How AI, regulatory pressures, and workloads will impact the pace of liquid-cooling adoption
AI and other HPC sectors are continuing to drive up the power density of rack-mount server systems. This increased computer means increased power draw, which leads to increased heat generation. Removing that heat from the server systems in turn requires more power for high CFM (cubic feet per minute) fans.
Liquid cooling technologies, including rack-level-cooling and immersion, can improve the efficiency of the heat removal from server systems, requiring less powerful fans. In turn, this can reduce the overall power budget of a rack of servers.

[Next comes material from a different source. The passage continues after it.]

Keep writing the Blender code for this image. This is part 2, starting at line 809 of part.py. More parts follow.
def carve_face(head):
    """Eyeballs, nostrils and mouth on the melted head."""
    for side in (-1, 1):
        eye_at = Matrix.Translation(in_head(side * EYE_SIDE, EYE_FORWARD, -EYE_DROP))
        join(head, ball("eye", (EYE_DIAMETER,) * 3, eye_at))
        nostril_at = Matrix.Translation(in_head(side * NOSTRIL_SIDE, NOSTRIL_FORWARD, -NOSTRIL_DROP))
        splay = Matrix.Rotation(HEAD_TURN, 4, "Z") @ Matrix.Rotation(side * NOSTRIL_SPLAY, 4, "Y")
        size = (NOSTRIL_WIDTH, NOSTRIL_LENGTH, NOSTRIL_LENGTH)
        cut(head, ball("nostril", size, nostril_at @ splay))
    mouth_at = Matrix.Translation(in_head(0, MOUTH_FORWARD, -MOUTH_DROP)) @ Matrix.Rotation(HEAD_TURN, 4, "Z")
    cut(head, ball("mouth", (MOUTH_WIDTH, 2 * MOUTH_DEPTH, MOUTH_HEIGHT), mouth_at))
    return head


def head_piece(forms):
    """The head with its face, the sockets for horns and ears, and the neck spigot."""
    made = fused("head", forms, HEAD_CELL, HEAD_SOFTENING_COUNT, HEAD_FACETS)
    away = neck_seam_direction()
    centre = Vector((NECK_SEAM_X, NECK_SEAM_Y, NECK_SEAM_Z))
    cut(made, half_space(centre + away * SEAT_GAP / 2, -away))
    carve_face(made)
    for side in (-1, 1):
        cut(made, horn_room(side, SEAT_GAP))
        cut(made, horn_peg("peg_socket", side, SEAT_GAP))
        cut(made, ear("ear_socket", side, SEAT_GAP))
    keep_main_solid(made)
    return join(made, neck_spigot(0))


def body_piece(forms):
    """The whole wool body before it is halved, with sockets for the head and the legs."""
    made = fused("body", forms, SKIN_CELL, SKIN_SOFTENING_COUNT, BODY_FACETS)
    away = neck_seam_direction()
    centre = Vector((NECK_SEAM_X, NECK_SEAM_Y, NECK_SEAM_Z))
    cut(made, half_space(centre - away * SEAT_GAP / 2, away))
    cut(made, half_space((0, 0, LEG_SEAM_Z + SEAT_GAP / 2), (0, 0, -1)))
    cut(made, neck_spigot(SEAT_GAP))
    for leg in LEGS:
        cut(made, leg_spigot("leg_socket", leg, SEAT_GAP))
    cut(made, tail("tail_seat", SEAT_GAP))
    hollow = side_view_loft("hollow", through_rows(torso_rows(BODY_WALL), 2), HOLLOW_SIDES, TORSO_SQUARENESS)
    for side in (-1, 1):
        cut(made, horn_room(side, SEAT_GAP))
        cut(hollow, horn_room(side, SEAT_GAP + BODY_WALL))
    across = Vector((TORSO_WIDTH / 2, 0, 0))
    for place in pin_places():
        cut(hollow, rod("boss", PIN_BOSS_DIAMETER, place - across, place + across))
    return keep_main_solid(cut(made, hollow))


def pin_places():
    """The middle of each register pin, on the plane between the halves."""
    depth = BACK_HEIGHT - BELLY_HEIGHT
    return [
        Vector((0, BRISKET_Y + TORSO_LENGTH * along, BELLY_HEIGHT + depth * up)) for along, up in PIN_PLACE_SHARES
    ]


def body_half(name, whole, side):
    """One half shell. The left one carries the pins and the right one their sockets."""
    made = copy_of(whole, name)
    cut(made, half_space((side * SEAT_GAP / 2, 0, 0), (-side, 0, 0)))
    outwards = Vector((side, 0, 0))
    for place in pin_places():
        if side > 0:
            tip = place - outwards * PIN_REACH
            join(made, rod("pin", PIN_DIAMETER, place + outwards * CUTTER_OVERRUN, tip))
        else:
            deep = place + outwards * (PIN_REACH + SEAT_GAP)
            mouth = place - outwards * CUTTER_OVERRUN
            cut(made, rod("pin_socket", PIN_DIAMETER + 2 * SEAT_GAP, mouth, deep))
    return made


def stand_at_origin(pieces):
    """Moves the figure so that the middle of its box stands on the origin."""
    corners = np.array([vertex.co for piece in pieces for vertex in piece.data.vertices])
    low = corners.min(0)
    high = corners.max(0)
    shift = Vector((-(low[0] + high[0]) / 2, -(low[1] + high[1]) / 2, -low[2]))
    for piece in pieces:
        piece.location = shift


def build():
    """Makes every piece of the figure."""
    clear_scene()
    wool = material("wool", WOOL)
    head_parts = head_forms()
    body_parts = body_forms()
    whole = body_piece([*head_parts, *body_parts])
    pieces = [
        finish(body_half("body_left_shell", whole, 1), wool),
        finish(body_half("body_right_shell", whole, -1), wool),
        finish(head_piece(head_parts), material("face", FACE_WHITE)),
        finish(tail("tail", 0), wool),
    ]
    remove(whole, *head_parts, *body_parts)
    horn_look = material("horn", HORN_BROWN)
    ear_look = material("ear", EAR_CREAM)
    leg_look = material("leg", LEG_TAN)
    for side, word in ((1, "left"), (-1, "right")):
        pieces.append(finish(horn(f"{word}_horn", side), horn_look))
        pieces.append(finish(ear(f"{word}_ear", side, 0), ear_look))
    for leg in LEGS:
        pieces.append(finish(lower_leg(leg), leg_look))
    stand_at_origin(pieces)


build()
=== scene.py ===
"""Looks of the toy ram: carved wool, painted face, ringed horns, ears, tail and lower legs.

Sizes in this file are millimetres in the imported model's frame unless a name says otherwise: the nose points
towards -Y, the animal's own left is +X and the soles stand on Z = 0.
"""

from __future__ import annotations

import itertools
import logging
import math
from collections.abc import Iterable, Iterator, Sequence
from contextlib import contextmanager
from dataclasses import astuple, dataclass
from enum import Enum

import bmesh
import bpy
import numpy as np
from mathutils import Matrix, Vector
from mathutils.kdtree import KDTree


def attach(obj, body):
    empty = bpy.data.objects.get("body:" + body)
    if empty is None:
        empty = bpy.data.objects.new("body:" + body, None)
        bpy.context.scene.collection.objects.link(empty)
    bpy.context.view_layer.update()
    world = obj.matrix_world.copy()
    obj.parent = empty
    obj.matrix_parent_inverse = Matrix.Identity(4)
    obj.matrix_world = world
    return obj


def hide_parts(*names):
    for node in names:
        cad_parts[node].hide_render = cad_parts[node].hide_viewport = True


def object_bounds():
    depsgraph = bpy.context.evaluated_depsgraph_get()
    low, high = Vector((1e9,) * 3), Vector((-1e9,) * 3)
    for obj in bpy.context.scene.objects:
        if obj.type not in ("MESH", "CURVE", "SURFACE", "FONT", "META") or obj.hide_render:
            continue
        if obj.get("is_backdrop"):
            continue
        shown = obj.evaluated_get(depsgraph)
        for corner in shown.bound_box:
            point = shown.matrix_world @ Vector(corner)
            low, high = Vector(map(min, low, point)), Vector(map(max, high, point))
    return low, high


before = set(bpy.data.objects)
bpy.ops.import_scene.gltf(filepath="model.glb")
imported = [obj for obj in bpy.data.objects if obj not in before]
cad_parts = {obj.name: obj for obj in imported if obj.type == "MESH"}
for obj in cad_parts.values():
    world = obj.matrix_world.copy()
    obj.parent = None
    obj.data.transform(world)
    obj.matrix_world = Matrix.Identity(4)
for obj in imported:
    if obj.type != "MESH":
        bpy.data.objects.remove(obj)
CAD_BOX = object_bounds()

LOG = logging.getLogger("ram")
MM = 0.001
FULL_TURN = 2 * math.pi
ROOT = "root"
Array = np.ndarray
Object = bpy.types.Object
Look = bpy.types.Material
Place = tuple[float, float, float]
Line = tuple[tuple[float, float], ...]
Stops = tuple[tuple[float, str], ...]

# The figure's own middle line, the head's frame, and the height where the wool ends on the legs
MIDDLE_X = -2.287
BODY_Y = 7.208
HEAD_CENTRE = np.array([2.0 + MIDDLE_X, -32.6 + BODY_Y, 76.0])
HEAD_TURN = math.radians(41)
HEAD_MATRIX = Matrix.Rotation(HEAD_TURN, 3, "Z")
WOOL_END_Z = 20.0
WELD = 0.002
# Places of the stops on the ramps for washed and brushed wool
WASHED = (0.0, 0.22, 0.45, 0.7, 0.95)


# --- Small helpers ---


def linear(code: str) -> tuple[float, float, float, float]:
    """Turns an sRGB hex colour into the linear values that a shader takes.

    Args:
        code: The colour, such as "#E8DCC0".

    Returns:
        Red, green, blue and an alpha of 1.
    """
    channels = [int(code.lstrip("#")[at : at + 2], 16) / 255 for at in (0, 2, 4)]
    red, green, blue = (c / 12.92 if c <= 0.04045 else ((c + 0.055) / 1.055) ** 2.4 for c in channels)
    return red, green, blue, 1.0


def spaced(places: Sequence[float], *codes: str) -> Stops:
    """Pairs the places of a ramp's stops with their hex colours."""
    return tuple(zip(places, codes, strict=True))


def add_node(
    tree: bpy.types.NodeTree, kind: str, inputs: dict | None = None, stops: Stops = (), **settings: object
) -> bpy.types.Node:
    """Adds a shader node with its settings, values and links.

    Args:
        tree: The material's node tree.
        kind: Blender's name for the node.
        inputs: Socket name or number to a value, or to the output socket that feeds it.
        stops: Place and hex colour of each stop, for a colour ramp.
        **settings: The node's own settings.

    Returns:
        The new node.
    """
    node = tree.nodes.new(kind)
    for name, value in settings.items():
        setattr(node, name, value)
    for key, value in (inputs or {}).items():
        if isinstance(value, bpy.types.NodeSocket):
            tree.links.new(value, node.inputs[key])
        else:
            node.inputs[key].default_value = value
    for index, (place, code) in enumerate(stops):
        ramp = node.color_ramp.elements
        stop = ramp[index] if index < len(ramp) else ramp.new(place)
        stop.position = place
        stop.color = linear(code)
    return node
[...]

When extrapolating this out across large sections of a data center footprint, the savings can add up significantly. When you consider some of the latest Nvidia rack offerings require 40KW or more, you can start to see how the power requirements are shifting to the extreme. For reference, it’s not uncommon for a lot of electronic trading co-locations to only offer 6-12KW racks, which are sometimes operated half-empty due to the servers requiring more power draw than the rack can provide.
These trends are going to force data centers to adopt any technology that can reduce the power burden on not only their own infrastructure but also the local infrastructure that supplies them.
Additionally, any method to increase efficiency, whether by reducing overall load or reusing waste heat, will be critical to maintaining operational efficiency while scaling to meet increased computing demands. Many may start to look at building new bespoke HPC or AI-focused data centers, with a ground-up focus on these new requirements.
Location will also continue to play a big factor in new data center construction, as access to green energy and a favorable climate will be new key factors to consider.